O foco da história, veja só, é o ser mulher em uma sociedade que impõe às mulheres um papel de coadjuvante. Logo, não é sobre a transição entre adolescência e vida adulta, nem sobre memória ou política. Apesar de tais elementos estarem presentes, o coração do filme é o ser mulher. É conseguir ser mulher em um universo que te exclui e cala, algo comum nos anos 1950 e, infelizmente, comum em 2019. É aí que está a problemática. Um homem, por mais empático e envolvido que seja, não consegue compreender isso, não consegue absorver realmente as nuances do que é viver tal realidade, da mesma forma que eu, branca, jamais conseguiria abordar o que é ser negro em uma sociedade racista.

Por maior que seja o aprofundamento de Karim, seu olhar permanece sendo o de um homem – e aqui não estou falando da falácia do “olhar feminino”, algo que eu discordo existir da maneira como é retratado e que um dia ainda escreverei sobre, mas sobre vivência. Karim pode ter se inspirado em sua mãe, sua avó, pode ter escutado histórias de mulheres ao seu redor, mas ele em si não pode compreender uma realidade que não vive e não vai viver. Não se trata do como essa história é contada – afinal, todos temos a capacidade de contar uma boa história – mas quem conta e o impacto que isso tem.

Imagine o poder impresso se um filme como Vida invisível, com os temas que trata (entre eles, aliás, o relacionamento abusivo em relações heterossexuais), indo para fora com uma diretora sendo seu rosto e sua voz? Pode ser que para você não pareça muito ou pareça o mesmo, mas para meninas e mulheres que sofrem o mesmo ou sonham em seguir esse caminho, isso é extremamente poderoso.
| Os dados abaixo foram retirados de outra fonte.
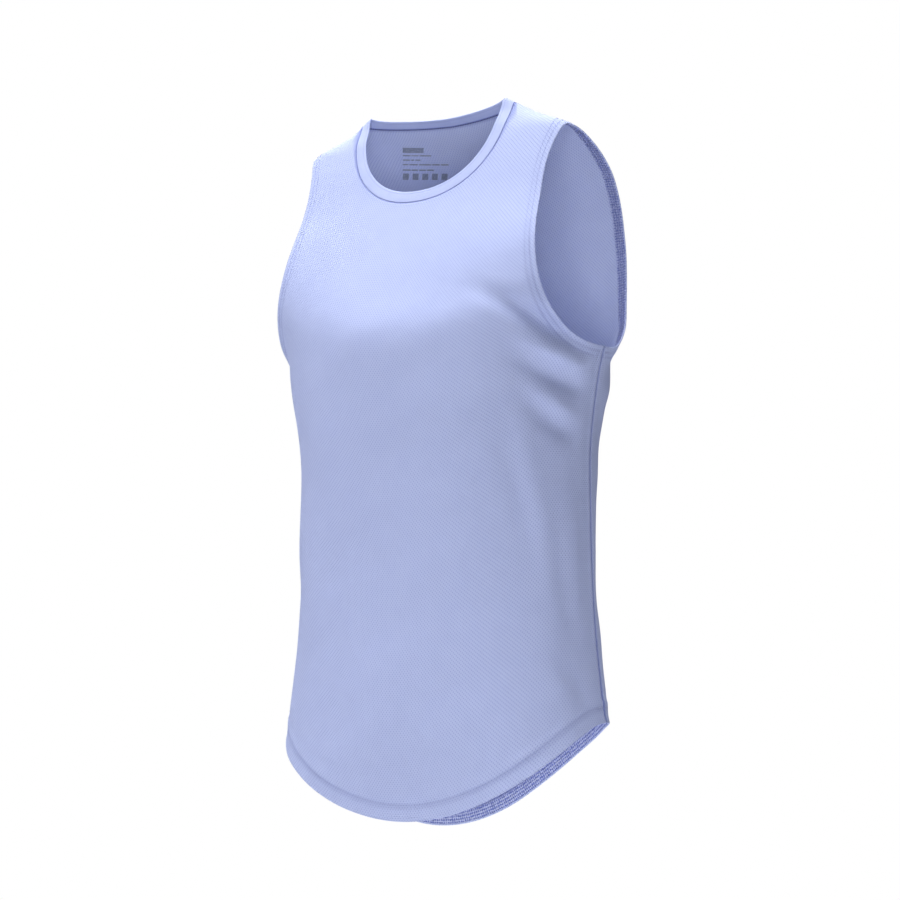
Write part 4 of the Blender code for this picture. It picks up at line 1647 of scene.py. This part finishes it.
def evened(grid: Array, rounds: int, pace: float = 0.7) -> Array:
    """The grid with its inner points drawn toward their neighbours, so that no cell is pinched.

    Each pass is one step toward the map whose rows and columns spread like lines of even flow:
    rows pull as hard as the columns are long, and the other way round, less their slant.

    Args:
        grid: places laid flat.
        rounds: how many passes.
        pace: share of the way moved in a pass.

    Returns:
        The evened grid, with its edges unmoved.
    """
    made = grid.copy()
    for _ in range(rounds):
        middle = made[1:-1, 1:-1]
        before, after = made[1:-1, :-2], made[1:-1, 2:]
        below, above = made[:-2, 1:-1], made[2:, 1:-1]
        along, up = (after - before) / 2, (above - below) / 2
        pairs = ((along, along), (up, up), (along, up))
        length, height, slant = (np.sum(p * q, -1, keepdims=True) for p, q in pairs)
        twist = (made[2:, 2:] - made[2:, :-2] - made[:-2, 2:] + made[:-2, :-2]) / 4
        pulls = height * (after + before) + length * (above + below) - 2 * slant * twist
        wanted = pulls / (2 * (length + height))
        made[1:-1, 1:-1] = middle + pace * (wanted - middle)
    return made


# ---- turned hems ----


@dataclass(frozen=True)
class ArmholePath:
    """Lines round one armhole, at any distance in from its edge.

    Attributes:
        arm: the wearer's arm that it is for.
        rows: places along each of its front and its back.
        reach: places over which a ring is softened.
    """

    arm: Arm
    rows: int = 230
    reach: float = 1.5

    def halves(self, distance: float) -> tuple[Array, Array]:
        """Front line from the shoulder down, and back line from the underarm up."""
        made = []
        for cut in (FRONT_CUT, BACK_CUT):
            line = FORM.inset(cut.side, cut.armhole(even(self.rows)), distance)
            line[:, 0] = np.maximum(line[:, 0], 0)
            line[[0, -1], 0] = 0
            made.append(line if self.arm is Arm.LEFT else mirrored(line))
        return made[0][::-1], made[1]

    def ring(self, distance: float, out: float) -> Array:
        """Points of the cloth all round, moved out of it, down the front first."""
        front, back = self.halves(distance)
        down, up = FRONT_CLOTH.point(front, out), BACK_CLOTH.point(back, out)
        down[-1] = (down[-1] + up[0]) / 2
        down[0] = (down[0] + up[-1]) / 2
        return softened(np.concatenate([down, up[1:-1]]), self.reach, closed=True)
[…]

Parece um argumento fraco para justificar a presença de uma mulher em tal posição, mas isso muda um pouco de perspectiva quando pensamos, por exemplo, que dentro de todos os selecionados brasileiros para concorrer a uma vaga ao Oscar em 59 anos, apenas dois tinha mulheres no posto de direção: Suzana Amaral em 1986 com A hora da estrela e Anna Muylaerte em 2016 com Que horas ela volta?. Aí você pode dizer “mas isso não tem nada a ver” ou “se não tiveram mais filmes feitos por mulheres indicados é porque não teve filme bom dirigido por mulher”. Será? Será mesmo que não tem a ver? Será mesmo que em quase 60 anos não tivemos mais que dois grandes filmes dirigidos por mulheres que poderiam ocupar essa posição?

Em 2018, por exemplo, o roteirista de Bingo: o rei das manhãs, Luiz Bolognesi considerou injusta a predileção do longa no lugar de Como nossos pais, de Laís Bodanzky. filme esse, aliás, que aborda o que é ser mãe, mulher e esposa na sociedade atual. Por sua história, Vida invisível já é forte. Mas se essa história fosse conduzida por uma mulher ele teria ainda mais força. Não só por conta daquilo que conta nas telas, mas pelo simbolismo que carregaria por trás delas.

Todo esse sentimento, que já vinha fervilhando em mim, culminou em um grande sabor amargo na ponta da língua quando li a sinopse de Luna, escrito e dirigido por Cris Azzi. “Um retrato sensível, autêntico e atual sobre a experiência de crescer como mulher”, dizia. Oi? Mais uma vez, não estou falando da qualidade do filme em si ou da habilidade de Azzi em contar uma história, mas como pode ser um retrato autêntico quando aquele que o retratou não tem tal vivência, não viveu a experiência que deseja retratar?

Aliás,  você por um momento já fez o exercício de se colocar nos sapatos alheios e notou que quando uma mulher faz um filme abordando temas como machismo, feminismo e se descobrir mulher ela 1) não recebe tanta visibilidade 2) ouve coisas como “agora é tudo feminismo” ou “olha o vitimismo” ou  “geração mimimi” e quando um homem aborda as mesmas temáticas a leitura que se tem é 1) quanta sensibilidade, é um filme verossímil, maravilhoso 2) precisamos de mais filmes assim?

É claro que o cinema não deve ser colocado em caixinhas e que homens são livres para dirigir filmes com personagens femininas e que abordem crescimento, desenvolvimento e machismo – até porque ser mulher = aprender a lidar com machismo. O que estou tentando dizer, respondendo à crítica que antecipei lá no começo, é que mulheres devem ser priorizadas em filmes que abordam o que é ser mulher e a experiência do ser mulher.

Passamos muito tempo vendo homens se colocando no papel de contar tais narrativas, não se trata de impedir, mas de expandir. Se trata de devolvermos à fala a quem ela realmente pertence.